Application-Level Pooling: SQLAlchemy
from sqlalchemy import create_engine
# SQLAlchemy has built-in connection pooling
engine = create_engine(
"postgresql://user:pass@localhost/myapp",
pool_size=10, # Maintain 10 connections
max_overflow=5, # Allow 5 extra connections under load
pool_timeout=30, # Wait 30s for a connection before error
pool_recycle=1800, # Recycle connections after 30 minutes
pool_pre_ping=True, # Test connection health before using
)
# Total maximum connections = pool_size + max_overflow = 15
# pool_pre_ping: sends "SELECT 1" before giving you a connection
# This catches stale connections from network drops or DB restarts
# Small overhead (1ms) but prevents "connection reset" errors
External Pooling: PgBouncer
PgBouncer sits between your app and PostgreSQL as a lightweight proxy. It is the production standard for PostgreSQL connection pooling, especially with multiple app servers.
# /etc/pgbouncer/pgbouncer.ini
[databases]
myapp = host=db.internal port=5432 dbname=myapp
[pgbouncer]
listen_addr = 0.0.0.0
listen_port = 6432
# Pool modes:
# session: Connection locked to client for entire session (safest)
# transaction: Connection returned after each transaction (recommended)
# statement: Connection returned after each statement (most aggressive)
pool_mode = transaction
# Pool sizing
default_pool_size = 20 # Connections per database/user pair
max_client_conn = 1000 # Max simultaneous client connections
min_pool_size = 5 # Keep at least 5 connections warm
# Timeouts
server_idle_timeout = 600 # Close idle server connections after 10 min
client_idle_timeout = 0 # Never timeout idle clients (app handles this)
query_timeout = 30 # Kill queries running longer than 30s
# Your app connects to PgBouncer (port 6432), NOT directly to PostgreSQL
# App sees: 1000 available connections
# PostgreSQL sees: only 20 actual connections
PgBouncer Pool Modes Explained
| Mode | Connection Returned | Supports | Best For |
|---|---|---|---|
| Session | When client disconnects | Everything (prepared statements, temp tables) | Legacy apps, full compatibility |
| Transaction | After each COMMIT/ROLLBACK | Most queries (not session-level features) | Web apps (recommended) |
| Statement | After each statement | Simple queries only (no multi-statement transactions) | Simple read-heavy workloads |
Architecture: App Servers + PgBouncer + PostgreSQL
# Without PgBouncer:
# 10 Gunicorn workers x 5 app servers = 50 connections to PostgreSQL
# Add Celery workers: 20 more connections
# Add admin tools: 5 more connections
# Total: 75 connections (dangerously close to max_connections=100)
# With PgBouncer:
# 10 workers x 5 servers = 50 connections to PgBouncer
# PgBouncer maintains only 20 connections to PostgreSQL
# Celery connects to PgBouncer too
# PostgreSQL sees: 20 connections (comfortable headroom)

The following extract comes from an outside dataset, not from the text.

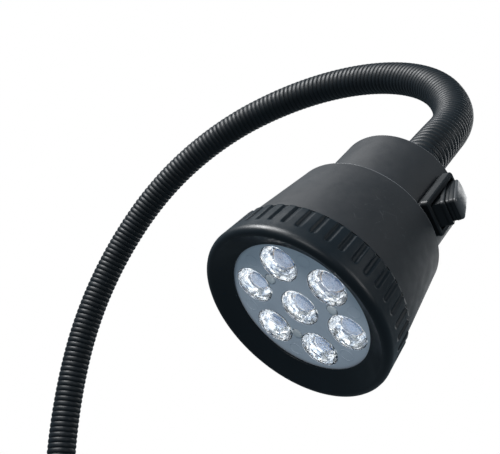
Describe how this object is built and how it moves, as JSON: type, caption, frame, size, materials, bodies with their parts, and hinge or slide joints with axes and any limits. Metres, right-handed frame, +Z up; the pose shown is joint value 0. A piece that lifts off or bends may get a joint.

# Apps see: unlimited connections (PgBouncer queues them)
Monitoring Pool Health
# PgBouncer admin console
psql -p 6432 -U pgbouncer pgbouncer
# Show current pool stats
SHOW POOLS;
# database | user | cl_active | cl_waiting | sv_active | sv_idle
# myapp | app | 45 | 0 | 12 | 8
# cl_active: clients with active queries
# cl_waiting: clients waiting for a server connection (should be 0!)
# sv_active: server connections running queries
# sv_idle: server connections available
# If cl_waiting > 0 consistently, increase default_pool_size
# PostgreSQL: check connection count
SELECT count(*) FROM pg_stat_activity;
SELECT state, count(*) FROM pg_stat_activity GROUP BY state;
Common Mistakes
- Setting pool_size too high: 100 connections is almost never better than 20. More connections means more CPU context switching and lock contention inside PostgreSQL.
- Forgetting Celery workers: Each Celery worker opens its own database connections. 20 Celery workers with pool_size=10 = 200 connections.
- Not using pool_pre_ping: After a network blip or database restart, pooled connections go stale. The next query fails with “connection reset.”
- Using session mode with web apps: Session mode holds connections for the entire client session. Web requests are short — use transaction mode.
- Leaking connections: Opening connections in a try block without ensuring they are returned in a finally block. Always use context managers.
Key Takeaways
- Connection pooling is not optional in production — without it, your app crashes at modest concurrency
- Optimal pool size is small: (CPU cores * 2) + 1, not hundreds
- Use PgBouncer in transaction mode for web applications — it is the production standard
- Django CONN_MAX_AGE=600 gives you basic pooling with zero infrastructure changes
- Always enable health checks (pool_pre_ping / CONN_HEALTH_CHECKS) to catch stale connections
- Monitor cl_waiting in PgBouncer — if clients are waiting, increase pool size or optimize query duration
- Count ALL connection sources: app servers + Celery + cron jobs + admin tools + monitoring
Database connection pooling is one of those infrastructure fundamentals that separates apps that work in development from apps that survive production. A 20-connection pool with PgBouncer can serve thousands of concurrent users. A 100-connection free-for-all will crash at a hundred. Size your pools deliberately, monitor them continuously, and never let your app open connections without a pool.